Haven’t gotten a chance to see the great comedies, thrillers, and tragi-comedies on stage at local theaters this season? This weekend is your last chance! The following excerpts are from the Peninsula Pulse’s coverage of this season’s shows. Catch ‘em before the final curtain drops!
by Gary Jones
Appearing on the stage of the historic Gibraltar Town Hall in Fish Creek that has been festooned with stars and stripes banners for the occasion, Northern Sky veterans Jake Endres, Jeff Herbst, and Karen Mal present a town hall campaign stop for virtually every presidential race, beginning with that of George Washington.
The fast-paced production includes a chronological survey of campaign songs sung by the talented trio in their patriotic attire. They accompany their unplugged performance with piano, stringed and percussive instruments, taking advantage of the lively acoustics in the hall.
A presidential election is certainly serious business, as we have seen in the past that a new president can alter the course of our nation’s future, sometimes with consequences that endure long after that elected official’s term in office. But at the same time political campaigns are often seasoned with hypocrisy, bad taste, and unsettling gaffs; the Mother Teresa-types of the world seldom run for political office. And when the mud (or worse) is slung, we can be outraged, or we can laugh.

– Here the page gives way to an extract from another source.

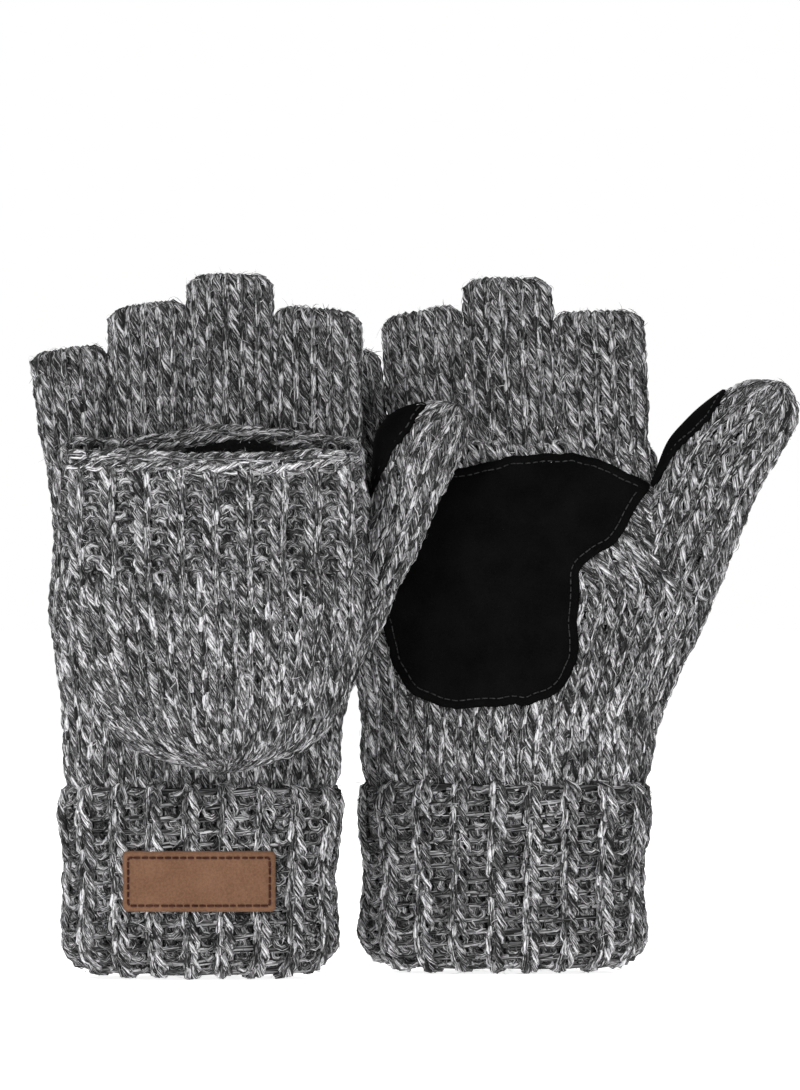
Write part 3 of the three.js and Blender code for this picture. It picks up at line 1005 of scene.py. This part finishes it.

The current Northern Sky production shows that the latter is more fun. And If Elected runs through Oct. 16 at the Gibraltar Town Hall in Fish Creek. For information and tickets, visit northernskytheater.com or call 920.854.6117.
by Patty Williamson
The New York Times called The Gin Game “the closest thing the theatre offers to a duel at 10 paces.” It was Donald L. Coburn’s first play, and it won the Pulitzer Prize for Drama and the Tony Award as the best play of 1978. And now The Gin Game has come to Door County.
“It’s the story of two elderly people trying to live out their remaining years with dignity in spite of living in less-than-ideal circumstances,” said director Robert Boles. “Weller Martin and Fonsia Dorsey engage in conversations about their absent families and what they did in their earlier lives. They seek to find a connection, but the traits that isolated each of them in earlier years and put them, friendless, in an old-age home, continue to isolate them. Although there is unspoken fondness, little by little, each conversation becomes a battle, both of them trying to expose the other’s weaknesses, to belittle the other’s life and to humiliate one another.”
The Gin Game runs through Oct. 16 at Third Avenue Playhouse. For information and tickets, visit thirdavenueplayhouse.com.
by Alyssa Skiba
Northern Sky Theater is highlighting its fall season with the return of Guys and Does, a quirky comedy musical celebrating Wisconsin’s deer-hunting culture.
Guys and Does follows Nekoosa paper mill worker Fritz Dingleheimer as he embarks on a trip up north with his daughter’s oddball boyfriend, Duane Puddles, a terrible hunter whose hobbies include knitting, self-help books, and watching Oprah.
When the men arrive at their northwoods retreat and a Texas big-game hunter by the name of Joe Jimmy Ray Bob Johnson III shows up in pursuit of the most exotic game he can find, the play takes a look at the deeper elements of hunting and its role in history, particularly manliness, bonding and the Native American understanding of nature. Add in a few surprise characters and 20 musical numbers, and Guys and Does becomes a play that can help bridge the gap of understanding between hunters and non-hunters.
Guys and Does runs through Oct. 15 at the Door Community Auditorium. For information and tickets, visit northernskytheater.com or call 920.854.6117.
by Alyssa Skiba
Peninsula Players Theatre is ending its 81st season with a boisterous nod to The Master of Suspense, Alfred Hitchcock, with its final play of the 2016 season, The 39 Steps.
The 39 Steps is a comic spy thriller adapted from John Buchan’s 1915 novel and Hitchcock’s 1935 film of the same name. In 2005, English playwright Patrick Barlow adapted the original concept of using four actors to portray the film’s more than 150 characters.
Set in 1930s England and Scotland, the story begins with handsome Canadian Richard Hannay, who sets out to a London theater to see a show about the incredible recollector, Mr. Memory. Within minutes, gunshots ring out and in the ensuing panic, a mysterious woman sitting next to Hannay begs him to take her back to his flat. There, she admits she is a counterspy being pursued by assassins for her knowledge of their plot to steal British military secrets.
But when the woman is murdered in Hannay’s apartment, he quickly flees and his fast-paced comedic journey to clear his name of murder, evade the police and assassins, and save his country begins.